• SET EXERCISE
Please write out the material below exactly as given.

----

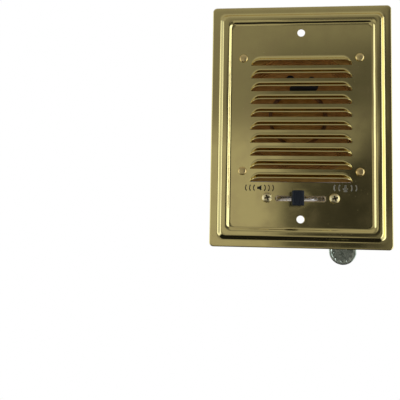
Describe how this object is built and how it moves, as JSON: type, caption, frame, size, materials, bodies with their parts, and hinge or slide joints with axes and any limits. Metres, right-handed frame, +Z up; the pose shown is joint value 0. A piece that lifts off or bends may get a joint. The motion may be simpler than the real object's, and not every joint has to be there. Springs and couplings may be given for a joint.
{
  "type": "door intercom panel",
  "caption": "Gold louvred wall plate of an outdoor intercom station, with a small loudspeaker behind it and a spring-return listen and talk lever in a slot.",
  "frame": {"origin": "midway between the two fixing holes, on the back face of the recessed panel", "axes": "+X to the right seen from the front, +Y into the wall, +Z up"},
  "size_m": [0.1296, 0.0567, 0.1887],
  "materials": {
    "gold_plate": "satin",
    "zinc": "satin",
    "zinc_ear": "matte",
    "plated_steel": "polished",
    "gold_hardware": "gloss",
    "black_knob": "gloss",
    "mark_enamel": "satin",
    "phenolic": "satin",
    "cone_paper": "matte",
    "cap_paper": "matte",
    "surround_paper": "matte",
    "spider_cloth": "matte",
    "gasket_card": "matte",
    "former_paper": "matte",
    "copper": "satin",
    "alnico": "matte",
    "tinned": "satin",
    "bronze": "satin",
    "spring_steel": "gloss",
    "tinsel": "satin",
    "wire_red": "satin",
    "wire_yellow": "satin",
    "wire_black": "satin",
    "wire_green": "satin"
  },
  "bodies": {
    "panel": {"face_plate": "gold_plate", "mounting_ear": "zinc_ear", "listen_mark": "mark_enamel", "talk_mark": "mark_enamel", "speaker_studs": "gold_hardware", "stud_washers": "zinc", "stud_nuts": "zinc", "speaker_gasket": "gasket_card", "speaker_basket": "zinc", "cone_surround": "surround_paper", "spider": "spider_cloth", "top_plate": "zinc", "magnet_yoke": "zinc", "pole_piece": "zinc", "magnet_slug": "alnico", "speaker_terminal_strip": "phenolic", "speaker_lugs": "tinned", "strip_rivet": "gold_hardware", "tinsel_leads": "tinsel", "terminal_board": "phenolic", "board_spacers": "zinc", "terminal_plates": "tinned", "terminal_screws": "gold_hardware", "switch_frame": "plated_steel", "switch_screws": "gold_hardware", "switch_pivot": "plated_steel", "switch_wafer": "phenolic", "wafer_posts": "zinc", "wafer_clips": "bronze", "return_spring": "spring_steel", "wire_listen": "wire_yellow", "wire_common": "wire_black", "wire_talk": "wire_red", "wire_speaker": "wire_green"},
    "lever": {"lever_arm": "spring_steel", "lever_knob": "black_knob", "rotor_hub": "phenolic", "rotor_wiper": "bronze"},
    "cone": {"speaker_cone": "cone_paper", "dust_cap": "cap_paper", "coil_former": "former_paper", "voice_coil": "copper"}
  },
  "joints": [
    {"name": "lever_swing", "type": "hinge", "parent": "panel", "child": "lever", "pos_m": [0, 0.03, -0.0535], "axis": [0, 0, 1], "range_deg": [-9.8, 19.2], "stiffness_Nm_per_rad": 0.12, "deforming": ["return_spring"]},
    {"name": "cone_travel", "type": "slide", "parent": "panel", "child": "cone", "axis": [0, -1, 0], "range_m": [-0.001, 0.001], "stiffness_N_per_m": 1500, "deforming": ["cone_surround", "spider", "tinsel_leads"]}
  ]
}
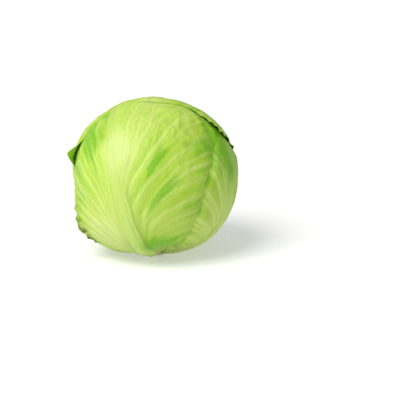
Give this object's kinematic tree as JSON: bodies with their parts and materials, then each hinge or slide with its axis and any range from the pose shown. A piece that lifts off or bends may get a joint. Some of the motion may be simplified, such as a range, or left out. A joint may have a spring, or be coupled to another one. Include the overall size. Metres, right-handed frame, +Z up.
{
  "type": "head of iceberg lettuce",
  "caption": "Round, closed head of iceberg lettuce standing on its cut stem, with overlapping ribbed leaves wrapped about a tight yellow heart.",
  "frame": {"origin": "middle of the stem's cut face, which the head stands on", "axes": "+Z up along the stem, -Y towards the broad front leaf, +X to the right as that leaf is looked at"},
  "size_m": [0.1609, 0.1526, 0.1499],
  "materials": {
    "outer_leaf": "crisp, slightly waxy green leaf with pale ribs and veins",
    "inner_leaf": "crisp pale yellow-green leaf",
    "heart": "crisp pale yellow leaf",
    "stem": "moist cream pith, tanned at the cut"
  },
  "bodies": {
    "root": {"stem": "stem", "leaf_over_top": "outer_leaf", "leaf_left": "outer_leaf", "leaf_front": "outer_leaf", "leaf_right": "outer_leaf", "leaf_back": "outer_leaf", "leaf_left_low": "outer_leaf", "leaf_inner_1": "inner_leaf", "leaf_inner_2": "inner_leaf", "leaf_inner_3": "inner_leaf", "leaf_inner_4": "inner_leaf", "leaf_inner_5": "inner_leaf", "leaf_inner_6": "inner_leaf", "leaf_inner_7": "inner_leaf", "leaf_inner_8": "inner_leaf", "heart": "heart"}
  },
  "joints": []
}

----

• RESULT FOR THIS TASK
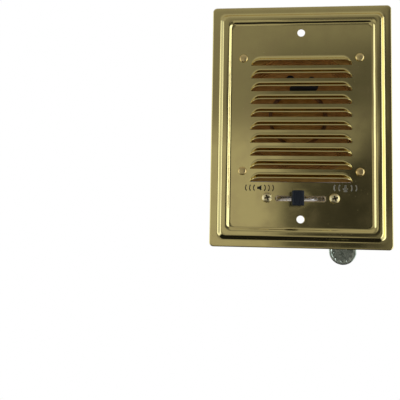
Describe how this object is built and how it moves, as JSON: type, caption, frame, size, materials, bodies with their parts, and hinge or slide joints with axes and any limits. Metres, right-handed frame, +Z up; the pose shown is joint value 0. A piece that lifts off or bends may get a joint. The motion may be simpler than the real object's, and not every joint has to be there. Springs and couplings may be given for a joint.
{
  "type": "door intercom panel",
  "caption": "Gold louvred wall plate of an outdoor intercom station, with a small loudspeaker behind it and a spring-return listen and talk lever in a slot.",
  "frame": {"origin": "midway between the two fixing holes, on the back face of the recessed panel", "axes": "+X to the right seen from the front, +Y into the wall, +Z up"},
  "size_m": [0.1296, 0.0567, 0.1887],
  "materials": {
    "gold_plate": "satin",
    "zinc": "satin",
    "zinc_ear": "matte",
    "plated_steel": "polished",
    "gold_hardware": "gloss",
    "black_knob": "gloss",
    "mark_enamel": "satin",
    "phenolic": "satin",
    "cone_paper": "matte",
    "cap_paper": "matte",
    "surround_paper": "matte",
    "spider_cloth": "matte",
    "gasket_card": "matte",
    "former_paper": "matte",
    "copper": "satin",
    "alnico": "matte",
    "tinned": "satin",
    "bronze": "satin",
    "spring_steel": "gloss",
    "tinsel": "satin",
    "wire_red": "satin",
    "wire_yellow": "satin",
    "wire_black": "satin",
    "wire_green": "satin"
  },
  "bodies": {
    "panel": {"face_plate": "gold_plate", "mounting_ear": "zinc_ear", "listen_mark": "mark_enamel", "talk_mark": "mark_enamel", "speaker_studs": "gold_hardware", "stud_washers": "zinc", "stud_nuts": "zinc", "speaker_gasket": "gasket_card", "speaker_basket": "zinc", "cone_surround": "surround_paper", "spider": "spider_cloth", "top_plate": "zinc", "magnet_yoke": "zinc", "pole_piece": "zinc", "magnet_slug": "alnico", "speaker_terminal_strip": "phenolic", "speaker_lugs": "tinned", "strip_rivet": "gold_hardware", "tinsel_leads": "tinsel", "terminal_board": "phenolic", "board_spacers": "zinc", "terminal_plates": "tinned", "terminal_screws": "gold_hardware", "switch_frame": "plated_steel", "switch_screws": "gold_hardware", "switch_pivot": "plated_steel", "switch_wafer": "phenolic", "wafer_posts": "zinc", "wafer_clips": "bronze", "return_spring": "spring_steel", "wire_listen": "wire_yellow", "wire_common": "wire_black", "wire_talk": "wire_red", "wire_speaker": "wire_green"},
    "lever": {"lever_arm": "spring_steel", "lever_knob": "black_knob", "rotor_hub": "phenolic", "rotor_wiper": "bronze"},
    "cone": {"speaker_cone": "cone_paper", "dust_cap": "cap_paper", "coil_former": "former_paper", "voice_coil": "copper"}
  },
  "joints": [
    {"name": "lever_swing", "type": "hinge", "parent": "panel", "child": "lever", "pos_m": [0, 0.03, -0.0535], "axis": [0, 0, 1], "range_deg": [-9.8, 19.2], "stiffness_Nm_per_rad": 0.12, "deforming": ["return_spring"]},
    {"name": "cone_travel", "type": "slide", "parent": "panel", "child": "cone", "axis": [0, -1, 0], "range_m": [-0.001, 0.001], "stiffness_N_per_m": 1500, "deforming": ["cone_surround", "spider", "tinsel_leads"]}
  ]
}
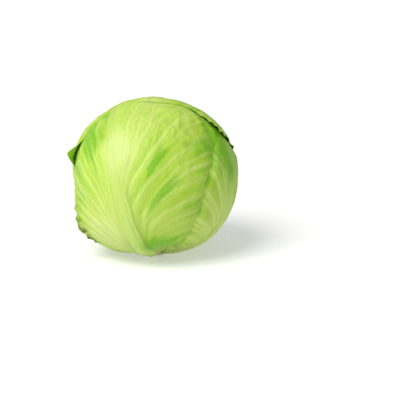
Give this object's kinematic tree as JSON: bodies with their parts and materials, then each hinge or slide with its axis and any range from the pose shown. A piece that lifts off or bends may get a joint. Some of the motion may be simplified, such as a range, or left out. A joint may have a spring, or be coupled to another one. Include the overall size. Metres, right-handed frame, +Z up.
{
  "type": "head of iceberg lettuce",
  "caption": "Round, closed head of iceberg lettuce standing on its cut stem, with overlapping ribbed leaves wrapped about a tight yellow heart.",
  "frame": {"origin": "middle of the stem's cut face, which the head stands on", "axes": "+Z up along the stem, -Y towards the broad front leaf, +X to the right as that leaf is looked at"},
  "size_m": [0.1609, 0.1526, 0.1499],
  "materials": {
    "outer_leaf": "crisp, slightly waxy green leaf with pale ribs and veins",
    "inner_leaf": "crisp pale yellow-green leaf",
    "heart": "crisp pale yellow leaf",
    "stem": "moist cream pith, tanned at the cut"
  },
  "bodies": {
    "root": {"stem": "stem", "leaf_over_top": "outer_leaf", "leaf_left": "outer_leaf", "leaf_front": "outer_leaf", "leaf_right": "outer_leaf", "leaf_back": "outer_leaf", "leaf_left_low": "outer_leaf", "leaf_inner_1": "inner_leaf", "leaf_inner_2": "inner_leaf", "leaf_inner_3": "inner_leaf", "leaf_inner_4": "inner_leaf", "leaf_inner_5": "inner_leaf", "leaf_inner_6": "inner_leaf", "leaf_inner_7": "inner_leaf", "leaf_inner_8": "inner_leaf", "heart": "heart"}
  },
  "joints": []
}